* **Dataset excerpt**:
★ ★ ★ ★ ★
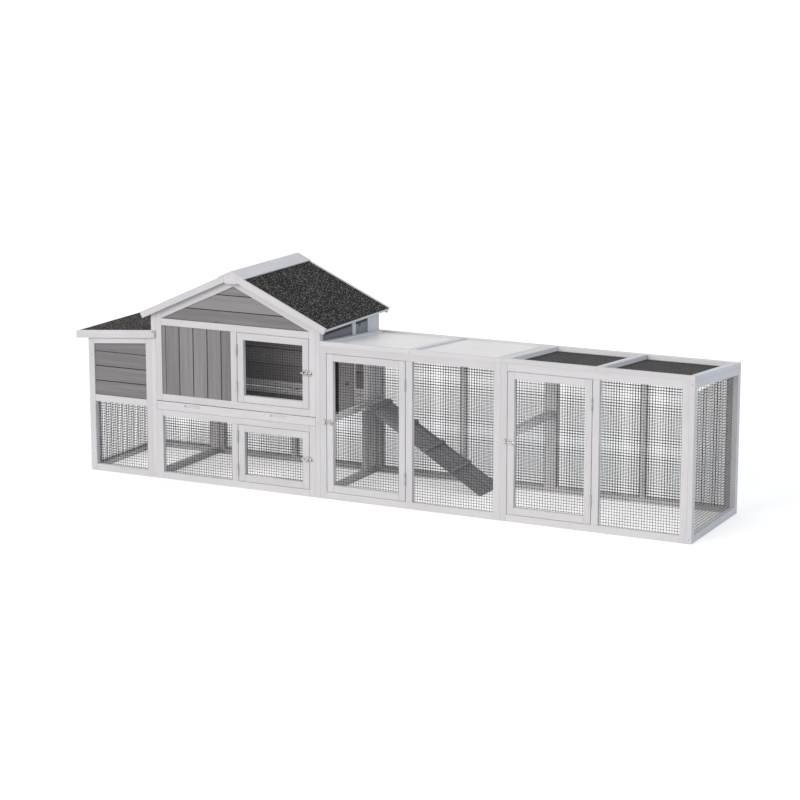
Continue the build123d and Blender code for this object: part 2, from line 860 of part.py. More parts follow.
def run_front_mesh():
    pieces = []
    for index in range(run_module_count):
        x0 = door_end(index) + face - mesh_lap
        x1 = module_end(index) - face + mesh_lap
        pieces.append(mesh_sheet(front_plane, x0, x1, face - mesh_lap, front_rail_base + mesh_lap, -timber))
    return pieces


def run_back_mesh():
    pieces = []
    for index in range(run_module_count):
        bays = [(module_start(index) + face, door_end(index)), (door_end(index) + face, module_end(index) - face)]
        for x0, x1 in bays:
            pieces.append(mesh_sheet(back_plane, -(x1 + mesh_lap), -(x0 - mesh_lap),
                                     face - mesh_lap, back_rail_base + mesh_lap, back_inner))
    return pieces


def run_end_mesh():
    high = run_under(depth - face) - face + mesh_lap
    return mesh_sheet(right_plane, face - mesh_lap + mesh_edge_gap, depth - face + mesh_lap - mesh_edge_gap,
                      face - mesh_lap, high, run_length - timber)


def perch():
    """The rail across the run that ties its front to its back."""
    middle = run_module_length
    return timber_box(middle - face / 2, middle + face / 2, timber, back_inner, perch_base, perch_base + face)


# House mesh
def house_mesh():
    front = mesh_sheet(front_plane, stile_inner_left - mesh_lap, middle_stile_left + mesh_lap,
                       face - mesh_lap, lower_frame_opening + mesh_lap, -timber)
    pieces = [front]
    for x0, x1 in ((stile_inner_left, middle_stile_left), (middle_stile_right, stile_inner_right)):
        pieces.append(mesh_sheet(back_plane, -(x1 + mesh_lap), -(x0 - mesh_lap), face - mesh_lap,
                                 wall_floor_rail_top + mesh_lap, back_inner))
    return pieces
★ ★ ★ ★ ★
* **Task brief**:
Please restate the whole listing word for word.

* **Written reply**:
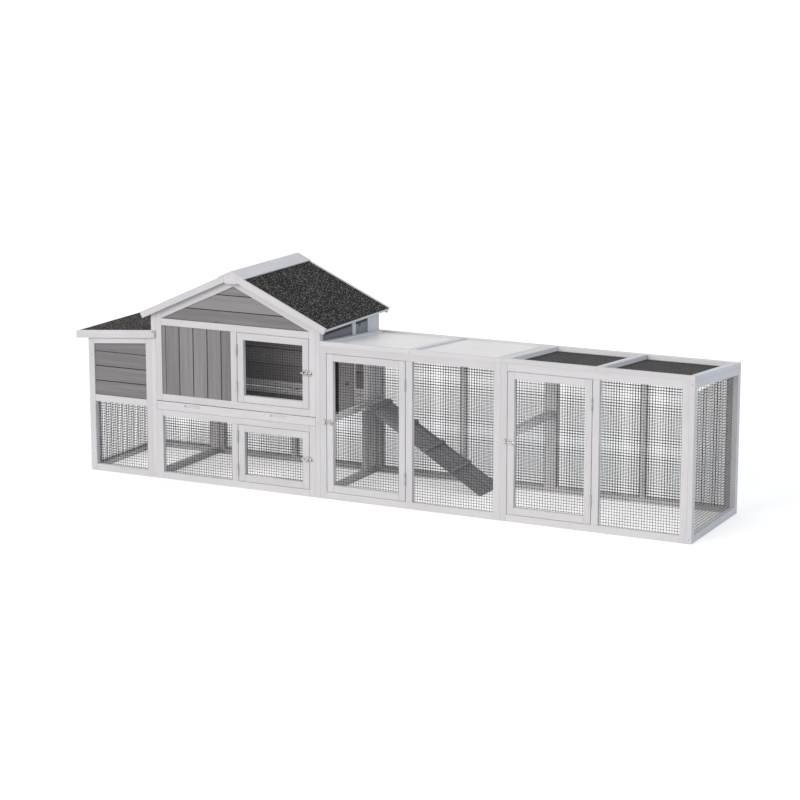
Continue the build123d and Blender code for this object: part 2, from line 860 of part.py. More parts follow.
def run_front_mesh():
    pieces = []
    for index in range(run_module_count):
        x0 = door_end(index) + face - mesh_lap
        x1 = module_end(index) - face + mesh_lap
        pieces.append(mesh_sheet(front_plane, x0, x1, face - mesh_lap, front_rail_base + mesh_lap, -timber))
    return pieces


def run_back_mesh():
    pieces = []
    for index in range(run_module_count):
        bays = [(module_start(index) + face, door_end(index)), (door_end(index) + face, module_end(index) - face)]
        for x0, x1 in bays:
            pieces.append(mesh_sheet(back_plane, -(x1 + mesh_lap), -(x0 - mesh_lap),
                                     face - mesh_lap, back_rail_base + mesh_lap, back_inner))
    return pieces


def run_end_mesh():
    high = run_under(depth - face) - face + mesh_lap
    return mesh_sheet(right_plane, face - mesh_lap + mesh_edge_gap, depth - face + mesh_lap - mesh_edge_gap,
                      face - mesh_lap, high, run_length - timber)


def perch():
    """The rail across the run that ties its front to its back."""
    middle = run_module_length
    return timber_box(middle - face / 2, middle + face / 2, timber, back_inner, perch_base, perch_base + face)


# House mesh
def house_mesh():
    front = mesh_sheet(front_plane, stile_inner_left - mesh_lap, middle_stile_left + mesh_lap,
                       face - mesh_lap, lower_frame_opening + mesh_lap, -timber)
    pieces = [front]
    for x0, x1 in ((stile_inner_left, middle_stile_left), (middle_stile_right, stile_inner_right)):
        pieces.append(mesh_sheet(back_plane, -(x1 + mesh_lap), -(x0 - mesh_lap), face - mesh_lap,
                                 wall_floor_rail_top + mesh_lap, back_inner))
    return pieces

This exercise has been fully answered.